10月1日に緊急事態宣言が解除され、酒類提供の制限が緩和された。しかし、飲食店の話を聞いてみると、かつての活況には程遠く、なかなか回復の道筋が見えないという。複数の飲食店関係者から情報収集を行った筆者が、苦悩の実態を報告する。(マーケティング・コンサルタント 新山勝利)
東京都では10月から
制限が緩和されたが…
東京都では、新型コロナウイルスの感染対策について、緊急事態宣言が解除された2021年10月1日から、飲食店での酒の提供は感染対策の徹底の認証を受けた店に限り午後8時まで可能とし、営業時間を午後9時までに緩和することになった。
そして、10月25日以降は、都の認証を受けた飲食店に対する時短要請を解除、酒の提供や営業時間の制限をなくすことを決めた。
同じグループの同じテーブルへの案内は4人まで、認証を受けていない飲食店では酒の提供は午後9時までなど、制約は残っているものの、飲食店にとっては待ちに待った規制緩和だったのではないだろうか。
9月以降、東京都だけでなく全国で新規感染者数の減少傾向が続いている。
しかし、海外では、ドイツやロシアなど、欧州を中心に感染が再拡大している。日本でも、複数の細菌学者や医師から、新たな感染拡大となる第6波を懸念する声が上がっている。
飲食店は現在、順調な回復を見せているのだろうか。今後、コロナ前のような活況を取り戻せるのだろうか。コロナ禍における衛生管理など、日ごろ飲食店の指導も行っている筆者が、複数の飲食店関係者から情報収集を行った。その実態を報告する。
要請を守った居酒屋から
守らない店に常連が流れた?
居酒屋では長きにわたり、酒類の提供が禁止されていた。そのため、昼間にこれまでなかった定食を出すことで苦境をしのいでいたお店もあった。

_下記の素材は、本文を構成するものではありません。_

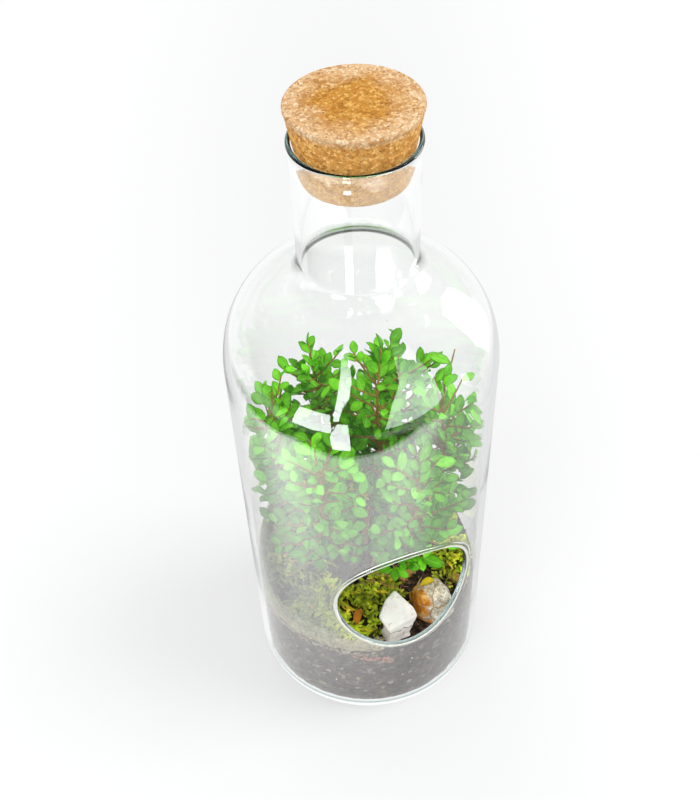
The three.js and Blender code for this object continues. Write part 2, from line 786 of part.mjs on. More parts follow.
function fallenTwig({ from, to, r }) {
  const point = (t, aside) =>
    new THREE.Vector3(lerp(from[0], to[0], t), lerp(from[1], to[1], t) + aside, DROP_FROM_Z);
  return rod([point(0, 0), point(0.35, 0.5), point(0.7, 0.2), point(1, 0.8)], r, r * 0.6, 5);
}

// Finishes
const finish = (color, roughness, extra = {}) =>
  new THREE.MeshStandardMaterial({ color, roughness, metalness: 0, ...extra });
const FINISHES = {
  glass: finish(0xdff0ea, 0.05, { transparent: true, opacity: 0.3 }),
  cork: finish(0xd8a86a, 0.85),
  soil: finish(0x3a2a20, 0.95),
  moss: finish(0x7f9a3a, 0.95),
  white_stone: finish(0xeee9e2, 0.6),
  brown_stone: finish(0xb59a7d, 0.6),
  shrub: finish(0x4f9a35, 0.55),
  yellow_leaf: finish(0xc9c23c, 0.6),
  orange_leaf: finish(0xb5622a, 0.7),
  bark: finish(0x8a5a35, 0.9),
};

const garden = new THREE.Group();
const holes = STEMS.map(stemHole);
const bored = (solid) => mainBody(holes.reduce((left, hole) => left.subtract(hole), solid));

const addPiece = (name, solid, slot) => garden.add(meshOf(name, solid, FINISHES[slot]));

addPiece("glass_bottle", bottle(), "glass");
addPiece("cork_stopper", cork(), "cork");

const ground = [
  { name: "soil_fill", solid: bored(soil()), slot: "soil" },
  ...MOSS.map((cushion) => {
    return { name: `moss_${cushion.name}`, solid: bored(mossCushion(cushion)), slot: "moss" };
  }),
  { name: "white_stone", solid: stone(WHITE_STONE), slot: "white_stone" },
  { name: "brown_stone", solid: stone(BROWN_STONE), slot: "brown_stone" },
];
for (const { name, solid, slot } of ground) addPiece(name, solid, slot);

for (const stem of STEMS) addPiece(`shrub_stem_${stem.name}`, leafyStem(stem), "shrub");

const under = ground.map((piece) => piece.solid);
for (const leaf of FALLEN_LEAVES) {
  addPiece(`fallen_leaf_${leaf.name}`, settled(fallenLeaf(leaf), under), leaf.slot);
}
addPiece("fallen_twig", settled(fallenTwig(FALLEN_TWIG), under), "bark");
for (const [name, chip] of Object.entries(BARK_CHIPS)) {
  addPiece(`bark_chip_${name}`, settled(stone(chip).translate(0, 0, 20), under), "bark");
}

export default garden;
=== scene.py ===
"""Looks of the bottle garden: glass, cork, soil, moss, stones and a leafy shrub round the fixed model.

Shapes are worked out in millimetres, +Z up, with the port facing -Y, and are scaled to metres when
a mesh is made.
"""

import itertools
import math

import bmesh
import bpy
import numpy as np
from mathutils import Matrix, Vector, noise


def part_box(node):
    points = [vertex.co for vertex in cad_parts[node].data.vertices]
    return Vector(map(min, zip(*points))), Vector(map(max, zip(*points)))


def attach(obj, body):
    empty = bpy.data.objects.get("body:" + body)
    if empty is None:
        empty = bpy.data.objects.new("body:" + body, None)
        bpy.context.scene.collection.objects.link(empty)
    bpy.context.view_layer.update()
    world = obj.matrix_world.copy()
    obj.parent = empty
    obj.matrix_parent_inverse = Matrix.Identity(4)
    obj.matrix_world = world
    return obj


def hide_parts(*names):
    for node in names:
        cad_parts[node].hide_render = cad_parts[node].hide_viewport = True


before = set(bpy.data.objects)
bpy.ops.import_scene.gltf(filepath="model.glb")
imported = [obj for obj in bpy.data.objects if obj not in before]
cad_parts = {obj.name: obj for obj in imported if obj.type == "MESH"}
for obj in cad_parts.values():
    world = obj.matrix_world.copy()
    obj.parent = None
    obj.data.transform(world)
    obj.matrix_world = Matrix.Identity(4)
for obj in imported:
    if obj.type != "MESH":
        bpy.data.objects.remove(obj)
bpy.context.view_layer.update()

MM = 0.001
TAU = 2 * math.pi
UP = Vector((0, 0, 1))

# Bottle sizes
BODY_R = 60
RIM_Z = 323
SHOULDER_Z = 210
DOME_RISE = 54
DOME_POWER = 2.3
WALL = 2.4
HEEL_R = 11
FLOOR_Z = 5
PUNT_RISE = 3
NECK_R = 24.8
NECK_WALL = 1.9
NECK_FILLET = 11
LIP_R = 25.7
PORT_HALF_WIDTH = 34
PORT_HALF_HEIGHT = 36.8
PORT_Z = 101.7
PORT_BEAD_R = 1.34
NECK_STRAIGHT_Z = 281
INNER_R = BODY_R - WALL
NECK_IN_R = NECK_R - NECK_WALL
INNER_HEEL_R = HEEL_R - WALL
INNER_HEEL_Z = FLOOR_Z + INNER_HEEL_R

# Cork sizes
CORK_TOP_Z = 337.5
CORK_LENGTH = 31
CORK_TOP_R = 26
CORK_TAPER = 0.18
CORK_BEVEL = 1.1
GAP = 0.3

# Planting sizes
SOIL_FRONT_Z = 61
SOIL_BACK_Z = 69
PLANT_TOP_CLEARANCE = 0.9
LEAF_LOWEST_Z = 91.5
LEAF_THICK = 0.62
LEAF_WIDTH_SHARE = 0.62
LEAF_CUP = 0.18
PORT_CLEAR_HALF_WIDTH = 24
PORT_CLEAR_BACK = -48.5
PORT_CLEAR_LOW = 84
PORT_CLEAR_HIGH = 129
STEM_FOOT_R = 2.2
STEM_TIP_R = 0.85
FIRST_TWIG_Z = 97
TWIG_STEPS = 3
LEAN_TO_LIGHT = -0.22


def clamp01(t):
    return min(1.0, max(0.0, t))


def smooth(t):
    t = clamp01(t)
    return t * t * (3 - 2 * t)


def lerp(a, b, t):
    return a + (b - a) * t


def draws_from(seed):
    """Seeded draws from 0 to 1, the same on every run."""
    state = seed * 7919 + 1

    def draw():
        nonlocal state
        state = (state * 16807) % 2147483647
        return state / 2147483647

    return draw


# Meshes


def make_object(name, points, faces, materials, flat=False, weld=0.0, attributes=None, face_slots=None):
    """An object from points in millimetres, with smooth faces unless flat is asked for."""
    mesh = bpy.data.meshes.new(name)
    mesh.from_pydata([(x * MM, y * MM, z * MM) for x, y, z in points], [], faces)
    for key, values in (attributes or {}).items():
        layer = mesh.attributes.new(key, "FLOAT", "POINT")
        layer.data.foreach_set("value", np.asarray(values, np.float32))
    for material in materials:
        mesh.materials.append(material)
    if face_slots is not None:
        mesh.polygons.foreach_set("material_index", np.asarray(face_slots, np.int32))
    if weld:
        work = bmesh.new()
        work.from_mesh(mesh)
        bmesh.ops.remove_doubles(work, verts=work.verts, dist=weld * MM)
        bmesh.ops.recalc_face_normals(work, faces=work.faces)
        work.to_mesh(mesh)
        work.free()
    mesh.polygons.foreach_set("use_smooth", [not flat] * len(mesh.polygons))
    made = bpy.data.objects.new(name, mesh)
    bpy.context.scene.collection.objects.link(made)
    return made


def settle_piece(piece, slot, *nodes):
    """Ties a finished piece to the garden's one body and hides the solids that it stands for. The slot is
    not used.
    """
    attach(piece, "root")
    if nodes:
        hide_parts(*nodes)
    return piece


def moved_faces(faces, base):
    """The same faces for points that are counted from a base."""
    return [tuple(base + i for i in face) for face in faces]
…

しかし、居酒屋では、原価が高い料理よりお酒で利益を得ることが多い。コロナ禍では、売り上げが低いのはもちろん、利益も当然低くなる。
とある老舗の有名な大衆酒場でも、ランチ営業を行っていた。しかし、普段は取材を受けることもなく、SNSを活用した告知も行っていなかった。このため、「知る人ぞ知る」状態になっており、なかなか認知されずにいた。このような例は少なくない。